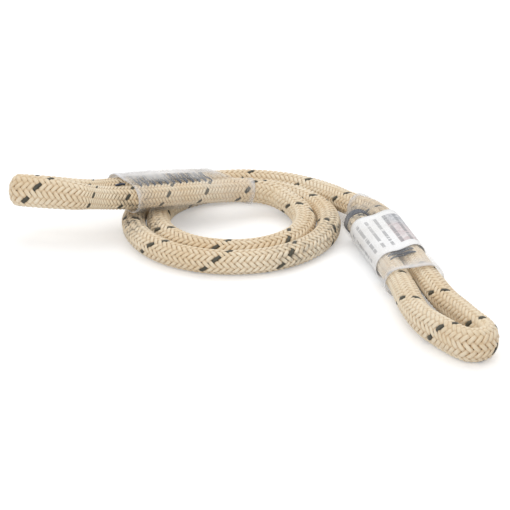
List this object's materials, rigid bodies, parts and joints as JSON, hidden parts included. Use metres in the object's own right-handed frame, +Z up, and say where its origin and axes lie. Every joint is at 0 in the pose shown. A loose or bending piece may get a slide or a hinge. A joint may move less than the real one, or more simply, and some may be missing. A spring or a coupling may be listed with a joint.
{
  "type": "sewn hitch cord",
  "caption": "Short braided kernmantle cord with a sewn, sleeved eye at each end, lying in a flat coil; used as a friction hitch or as a backup lanyard.",
  "frame": {"origin": "on the ground, under the middle of the part's box", "axes": "+Z up from the ground the coil lies on; +X from the left eye towards the right eye; -Y is the side that the right eye points to"},
  "size_m": [0.1495, 0.1368, 0.0207],
  "materials": {
    "aramid_sheath": "braided aramid yarn with a dark tracer yarn",
    "rope_core": "parallel white polyamide yarns",
    "sewing_thread": "bonded navy sewing thread",
    "clear_sleeve": "milky clear shrink tube",
    "label_film": "white printed film",
    "tail_binding": "dark binding on the cut end"
  },
  "bodies": {
    "root": {"left_eye_sheath": "aramid_sheath", "coil_sheath": "aramid_sheath", "right_eye_sheath": "aramid_sheath", "left_eye_core": "rope_core", "coil_core": "rope_core", "right_eye_core": "rope_core", "left_needle_thread": "sewing_thread", "left_bobbin_thread": "sewing_thread", "right_needle_thread": "sewing_thread", "right_bobbin_thread": "sewing_thread", "left_sleeve": "clear_sleeve", "right_sleeve": "clear_sleeve", "right_label": "label_film", "right_tail_band": "tail_binding"}
  },
  "joints": []
}
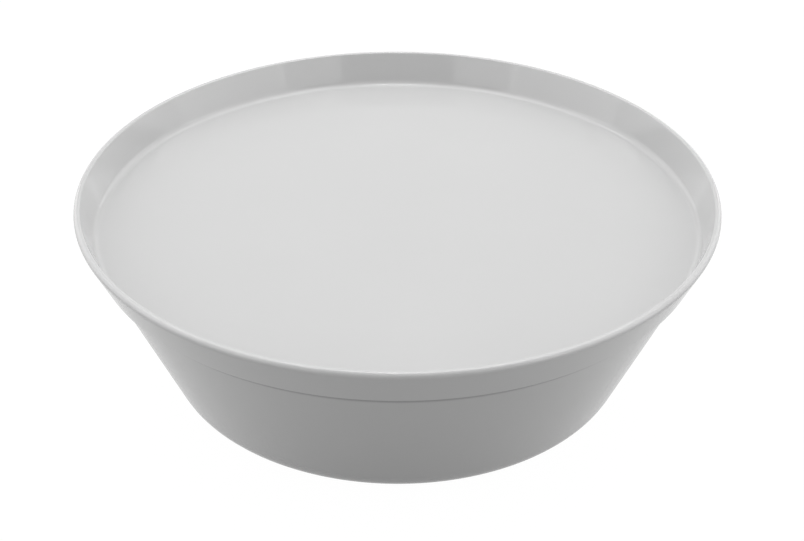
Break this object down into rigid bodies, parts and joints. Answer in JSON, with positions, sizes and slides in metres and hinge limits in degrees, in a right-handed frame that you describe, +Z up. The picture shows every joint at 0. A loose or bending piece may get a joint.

TO BE DONE:
Across the preceding material, how many lines contain the word "materials"? State the number alone.

SOLUTION FOR THIS EXERCISE:
2